Le surveillant d’un asile de fous parisien (Raymond Devos) décide d’emmener deux jeunes pensionnaires (Patrick Penn et Paula Moore) à Nice, apprenant qu’ils n’ont jamais vu la mer. Quand ils s’en rendent compte, les directeurs de l’asile (Jean Carmet et Alice Sapritch, géniaux) partent à leur poursuite, en vadrouille à travers la France.
Raymond Devos n’est pas avant tout un humoriste ni un acteur. Il est avant tout un poète, et un grand. Mélange improbable de Victor Hugo et d’Alphonse Allais, l’immense Raymond Devos est un des plus grands orfèvres qui aient jamais façonné la langue française. C’est donc tout naturellement qu’on se précipite avec avidité sur le seul film dont il ait écrit le scénario et les dialogues, en espérant bien y trouver une pépite rare !
Et de fait, notre appétit cinéphile est plus que comblé. Le spectateur conventionnel pourra être désarçonné, mais pour qui connaît et apprécie Devos (mais qui ne l’apprécie pas ?), La Raison du plus fou se révélera un pur moment de bonheur. Enchaînant les dialogues hilarants à la manière des meilleurs sketchs de Devos (dont certains sont d'ailleurs adaptés ici : L'Homme qui fait la valise est un chef-d’œuvre de comique et d’absurde) et les caméos de luxe (Lino Ventura, Pierre Richard, Julien Guiomar, Paul Préboist, Marthe Keller, Pierre Tornade, Roger Hanin), ce film constitue à n’en pas douter un excellent remède anti-déprime.
Ce qui peut étonner, c’est que, finalement, loin de la comédie classique qu’on était en droit d’attendre, le film de François Reichenbach est tout-à-fait inclassable. Bien sûr, La Raison du plus fou est une comédie. On rit beaucoup devant cet enchaînement de bons mots et de situations, toutes plus cocasses les unes que les autres. Mais au-delà de la farce, il y a quelque chose qui n’est pas vraiment un drame tout en étant un drame, quelque chose de très profond qui reste irrémédiablement superficiel, quelque chose qui veut sortir au grand jour tout en restant caché… Et là réside le véritable cœur de La Raison du plus fou.
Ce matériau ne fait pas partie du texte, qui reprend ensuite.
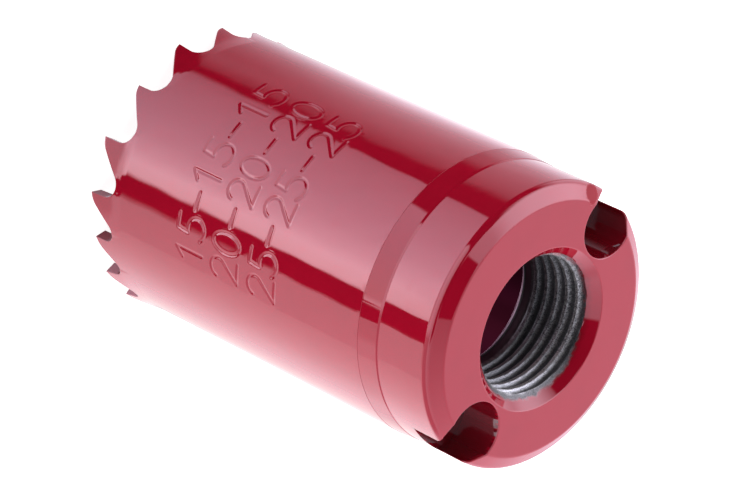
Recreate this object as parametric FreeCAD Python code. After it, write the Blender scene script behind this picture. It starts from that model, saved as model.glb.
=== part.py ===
import FreeCAD, Part

import math
import os

# Hole saw, 32 mm cutting diameter, standing on its tooth tips with its cap upwards.
# The origin is on the saw's axis in the plane of the tooth tips, and +Z points to the cap.
# All lengths are millimetres, all angles degrees, counted anticlockwise seen from the cap.

# Cup
LENGTH = 50.0
TUBE_R = 15.35
TUBE_WALL = 1.35
TUBE_END_Z = 39.9
SHOULDER_BEVEL = 0.1

# Tooth strip
STRIP_HEIGHT = 4.2
TOOTH_COUNT = 18
FIRST_TIP_ANGLE = -116.5
PITCH_SWING = 5.6
PITCH_PHASE = -43.4
PITCH_CYCLES = 2
GULLET_DEPTH_PER_PITCH = 0.52
GULLET_R_PER_PITCH = 0.24
CROWN_R = 2.5
TIP_RELIEF = 10.0

# Set of the teeth: how far a tip leans off the tube, in turn round the edge, and the height
# of the bend as a share of the shallowest gullet's depth
SET_OUT = 0.65
SET_IN = 0.3
SET_SHARE = 0.92
SET_SEQUENCE = (SET_OUT, -SET_IN, SET_OUT, SET_OUT, 0.0, SET_OUT)

# End cap
CAP_THICKNESS = 10.5
RIM_SETBACK = 0.25
RIM_FOOT_Z = 42.5
NECK_WAIST = 0.2
RIDGE_BEVEL = 0.3
RIM_CHAMFER_RADIAL = 1.65
RIM_CHAMFER_AXIAL = 1.0

# Arbor thread 5/8 inch, 18 turns to the inch, drawn at its minor diameter
THREAD_MINOR_R = 7.17
COUNTERSINK_R = 8.58
BORE_FOOT_CHAMFER = 0.75

# Drive pin holes for 6.35 mm pins, which break out through the rim
PIN_HOLE_R = 3.43
PIN_CENTRE_R = 12.34
PIN_HOLE_DEPTH = 4.8
PIN_HOLE_ANGLES = (0.0, 180.0)

# How far a cutting body runs past the metal that it cuts, and how close counts as the same height
CUT_MARGIN = 1.0
SAME_HEIGHT = 0.01

# The cap is turned to suit the tube, so its neck and rim follow the tube's size
INNER_R = TUBE_R - TUBE_WALL
NECK_FOOT_R = TUBE_R - SHOULDER_BEVEL
NECK_R = NECK_FOOT_R - NECK_WAIST
RIM_R = TUBE_R - RIM_SETBACK
CAP_FOOT_Z = LENGTH - CAP_THICKNESS
AXIS = FreeCAD.Vector(0, 0, 1)
ORIGIN = FreeCAD.Vector(0, 0, 0)


def section_point(radius, height):
    """A point of a half section, in the plane through the axis and +X."""
    return FreeCAD.Vector(radius, 0, height)


def turned(points, start_angle=0.0, sweep=360.0):
    """Revolve a closed half section, given as (radius, height) pairs, about the axis."""
    corners = [section_point(radius, height) for radius, height in points]
    face = Part.Face(Part.makePolygon(corners + corners[:1]))
    face.rotate(ORIGIN, AXIS, start_angle)
    return face.revolve(ORIGIN, AXIS, sweep)


def tip_angle(index):
    """Angle of a tooth's tip: even spacing with a sine laid over it, so that the pitch varies."""
    even = 360.0 * index / TOOTH_COUNT
    wave = math.radians(PITCH_CYCLES * even + PITCH_PHASE)
    return FIRST_TIP_ANGLE + even + PITCH_SWING * math.sin(wave)


def gullet_pitch(index):
    """Arc along the tube's surface from one tip to the next."""
    return math.radians(tip_angle(index + 1) - tip_angle(index)) * TUBE_R


def gullet_radius(index):
    """Radius of the gullet's round: a wide gullet is rounder."""
    return GULLET_R_PER_PITCH * gullet_pitch(index)


def floor_angle(index):
    """Angle of the deepest point of the gullet that follows a tooth."""
    return tip_angle(index + 1) - math.degrees(gullet_radius(index) / TUBE_R)


def set_height():
    """Height of the bend line, which all the gullets cut through."""
    shallowest = min(gullet_pitch(index) for index in range(TOOTH_COUNT)) * GULLET_DEPTH_PER_PITCH
    return SET_SHARE * shallowest


def back_slope(crown_centre, gullet_centre, gullet_r):
    """Slope of the line that touches the crown circle from below and the gullet circle from above."""
    across = gullet_centre[0] - crown_centre[0]
    rise = crown_centre[1] - gullet_centre[1]
    reach = (CROWN_R + gullet_r) / math.hypot(across, rise)
    return math.atan2(across, rise) - math.acos(min(1.0, reach))


def gullet_outline(index):
    """Open space between two teeth, unrolled: (distance along the tube, height) for each corner.

    From the tip the back rises on the crown arc, runs straight, turns through the round
    gullet and comes down on the radial face of the next tooth.
    """
    pitch = gullet_pitch(index)
    depth = GULLET_DEPTH_PER_PITCH * pitch
    gullet_r = gullet_radius(index)
    relief = math.radians(TIP_RELIEF)
    crown_centre = (-CROWN_R * math.sin(relief), CROWN_R * math.cos(relief))
    gullet_centre = (pitch - gullet_r, depth - gullet_r)
    slope = back_slope(crown_centre, gullet_centre, gullet_r)

    def on_crown(angle):
        return (crown_centre[0] + CROWN_R * math.sin(angle), crown_centre[1] - CROWN_R * math.cos(angle))

    def on_gullet(angle):
        return (gullet_centre[0] - gullet_r * math.sin(angle), gullet_centre[1] + gullet_r * math.cos(angle))

    face_side = -math.pi / 2
    return [
        ("start", (0.0, -CUT_MARGIN)),
        ("line", on_crown(relief)),
        ("arc", on_crown((relief + slope) / 2), on_crown(slope)),
        ("line", on_gullet(slope)),
        ("arc", on_gullet(slope / 2), on_gullet(0.0)),
        ("arc", on_gullet(face_side / 2), on_gullet(face_side)),
        ("line", (pitch, -CUT_MARGIN)),
        ("line", (0.0, -CUT_MARGIN)),
    ]


def gullet_wire(index, distance):
    """The gullet's outline seen from the axis, on an upright plane at a distance from it."""
    middle = gullet_pitch(index) / 2

    def place(corner):
        angle = (corner[0] - middle) / TUBE_R
        return FreeCAD.Vector(distance, distance * math.tan(angle), corner[1])

    edges = []
    at = None
    for step in gullet_outline(index):
        end = place(step[-1])
        if step[0] == "line":
            edges.append(Part.LineSegment(at, end).toShape())
        if step[0] == "arc":
            edges.append(Part.Arc(at, place(step[1]), end).toShape())
        at = end
    return Part.Wire(edges)


def gullet_cutter(index):
    """Ruled body whose sides run radially through the wall, as in a strip milled flat and then rolled."""
    near = gullet_wire(index, INNER_R - SET_IN - CUT_MARGIN)
    far = gullet_wire(index, TUBE_R + SET_OUT + CUT_MARGIN)
    cutter = Part.makeLoft([near, far], True, True)
    cutter.rotate(ORIGIN, AXIS, (tip_angle(index) + tip_angle(index + 1)) / 2)
    return cutter


def tooth_tip(index, cutters):
    """One tooth below the bend line, leaning outwards, inwards or not at all."""
    lean = SET_SEQUENCE[index % len(SET_SEQUENCE)]
    start = floor_angle(index - 1)
    wall = [
        (INNER_R + lean, 0.0),
        (TUBE_R + lean, 0.0),
        (TUBE_R, set_height()),
        (INNER_R, set_height()),
    ]
    blank = turned(wall, start, floor_angle(index) - start)
    return blank.cut([cutters[index - 1], cutters[index]])


def tooth_edge():
    """Ring of high-speed steel with hooked, set teeth."""
    cutters = [gullet_cutter(index) for index in range(TOOTH_COUNT)]
    band = turned([
        (INNER_R, set_height()),
        (TUBE_R, set_height()),
        (TUBE_R, STRIP_HEIGHT),
        (INNER_R, STRIP_HEIGHT),
    ]).cut(cutters)
    tips = [tooth_tip(index, cutters) for index in range(TOOTH_COUNT)]
    return band.fuse(tips).removeSplitter()


def shell():
    """Rolled tube of back steel, with its outer edge bevelled where it meets the cap."""
    tube = turned([
        (INNER_R, STRIP_HEIGHT),
        (TUBE_R, STRIP_HEIGHT),
        (TUBE_R, TUBE_END_Z),
        (INNER_R, TUBE_END_Z),
    ])
    middle_r = INNER_R + TUBE_WALL / 2
    shoulder = [
        edge for edge in tube.Edges
        if edge.BoundBox.ZMin > TUBE_END_Z - SAME_HEIGHT and edge.BoundBox.XMin < -middle_r
    ]
    return tube.makeChamfer(SHOULDER_BEVEL, shoulder)


def pin_hole(angle):
    """Blind hole for a drive pin, open at the face and through the rim."""
    hole = Part.makeCylinder(PIN_HOLE_R, PIN_HOLE_DEPTH + CUT_MARGIN)
    hole.translate(FreeCAD.Vector(PIN_CENTRE_R, 0, LENGTH - PIN_HOLE_DEPTH))
    hole.rotate(ORIGIN, AXIS, angle)
    return hole


def end_cap():
    """Turned end plate: spigot, neck, ridge, rim, chamfer, face and bore, then the pin holes."""
    countersink_depth = COUNTERSINK_R - THREAD_MINOR_R
    plate = turned([
        (THREAD_MINOR_R + BORE_FOOT_CHAMFER, CAP_FOOT_Z),
        (INNER_R, CAP_FOOT_Z),
        (INNER_R, TUBE_END_Z),
        (NECK_FOOT_R, TUBE_END_Z),
        (NECK_R, RIM_FOOT_Z - RIDGE_BEVEL),
        (RIM_R, RIM_FOOT_Z),
        (RIM_R, LENGTH - RIM_CHAMFER_AXIAL),
        (RIM_R - RIM_CHAMFER_RADIAL, LENGTH),
        (COUNTERSINK_R, LENGTH),
        (THREAD_MINOR_R, LENGTH - countersink_depth),
        (THREAD_MINOR_R, CAP_FOOT_Z + BORE_FOOT_CHAMFER),
    ])
    return plate.cut([pin_hole(angle) for angle in PIN_HOLE_ANGLES])


def write_parts():
    """Write each piece as one STEP file named after its node."""
    os.makedirs("parts", exist_ok=True)
    for name, make in (("tooth_edge", tooth_edge), ("shell", shell), ("end_cap", end_cap)):
        piece = make()
        piece.exportStep("parts/" + name + ".step")
        print(name, "solids", len(piece.Solids), "valid", piece.isValid(), "volume", round(piece.Volume, 2))


write_parts()
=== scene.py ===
import math

import bmesh
import bpy
import numpy as np
from mathutils import Matrix, Vector


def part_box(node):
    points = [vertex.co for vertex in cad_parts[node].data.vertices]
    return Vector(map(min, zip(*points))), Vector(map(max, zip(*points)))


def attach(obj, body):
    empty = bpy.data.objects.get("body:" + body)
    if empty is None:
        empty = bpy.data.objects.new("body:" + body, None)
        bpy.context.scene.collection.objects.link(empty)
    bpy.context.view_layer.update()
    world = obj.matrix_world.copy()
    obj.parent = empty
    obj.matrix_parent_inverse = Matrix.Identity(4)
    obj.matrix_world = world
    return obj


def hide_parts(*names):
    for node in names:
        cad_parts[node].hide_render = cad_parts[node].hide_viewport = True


bl_info = {
    "name": "Hole Saw",
    "version": (1, 0, 0),
    "blender": (4, 5, 0),
    "location": "View3D > Sidebar > Hole Saw",
    "description": "Builds a painted cup hole saw and the light stage round it",
    "category": "Add Mesh",
}

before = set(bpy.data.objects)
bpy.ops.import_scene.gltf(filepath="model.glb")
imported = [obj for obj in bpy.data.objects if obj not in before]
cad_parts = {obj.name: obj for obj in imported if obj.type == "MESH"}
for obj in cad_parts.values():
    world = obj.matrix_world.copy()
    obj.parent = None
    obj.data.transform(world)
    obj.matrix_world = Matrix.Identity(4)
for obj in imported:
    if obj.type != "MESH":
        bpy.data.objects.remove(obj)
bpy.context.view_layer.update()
SHELL_LOW, SHELL_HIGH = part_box("shell")
STRIP_HEIGHT = SHELL_LOW.z
TUBE_END = SHELL_HIGH.z
TUBE_RADIUS = SHELL_HIGH.x
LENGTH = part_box("end_cap")[1].z
CAP_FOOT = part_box("end_cap")[0].z

# The first tooth's angle and the two turns of the pitch's sine are those of the frame
FIRST_TIP = math.radians(-116.5)
PITCH_PHASE = math.radians(-43.4)
PITCH_CYCLES = 2
TWO_PI = 2 * math.pi

# Room for rounding where two lengths are compared
TINY = 1e-9


def metres(name, description, default):
    """A size in metres, shown in the scene's own unit."""
    return bpy.props.FloatProperty(
        name=name, description=description, default=default, precision=5, unit="LENGTH"
    )


def degrees(name, description, default):
    """An angle, kept in radians and shown in degrees."""
    return bpy.props.FloatProperty(
        name=name, description=description, default=math.radians(default), subtype="ANGLE"
    )


def number(name, description, default):
    """A plain number."""
    return bpy.props.FloatProperty(name=name, description=description, default=default)


def tint(name, description, default):
    """A linear colour."""
    return bpy.props.FloatVectorProperty(
        name=name, description=description, default=default, subtype="COLOR", min=0.0, max=1.0
    )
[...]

Délirant road trip à travers la France, étonnante odyssée poétique de personnages déphasés par rapport à la société qui les entoure, le scénario de Devos interpelle. Il nous égare dans sa dialectique de la folie, tout en gardant constamment les pieds sur terre. Les spectateurs les moins ardents trouveront cela décousu et sans intérêt.
Mais pour peu que l’on accepte de se laisser bercer par une narration volontairement éclatée, on découvrira quelque chose de merveilleux. On découvrira un univers qui est celui dans lequel nous vivons, et qui, pourtant, est tout neuf. Car c'est bien ici que se trouve la véritable réussite du film de Raymond Devos et François Reichenbach : en voulant réenchanter le monde (et en y réussissant brillamment), La Raison du plus fou se transforme en une sorte de conte de fées, en un apologue qui, à la suite de ses personnages, nous fait jeter un tout autre regard sur le monde. Eminemment chestertonien dans la forme (même si le fond ne suit pas), le scénario de Raymond Devos se plaît – sans doute sans le savoir – à marcher sur les traces de l’auteur britannique, multipliant les bons mots et les paradoxes savoureux, et illustrant au passage sa célèbre maxime : « Le fou est celui qui a tout perdu, sauf la raison. »
Bénéficiant du talent de documentariste de François Reichenbach sans jamais entraver sa mécanique comique, La Raison du plus fou nous plonge ainsi dans un road trip bien plus beau et bien plus profond qu’il n’y paraît, chantant avec force et discrétion une ode presque cachée à cette réalité dans laquelle nous vivons et dont nous avons perdu de vue la beauté depuis si longtemps : la France.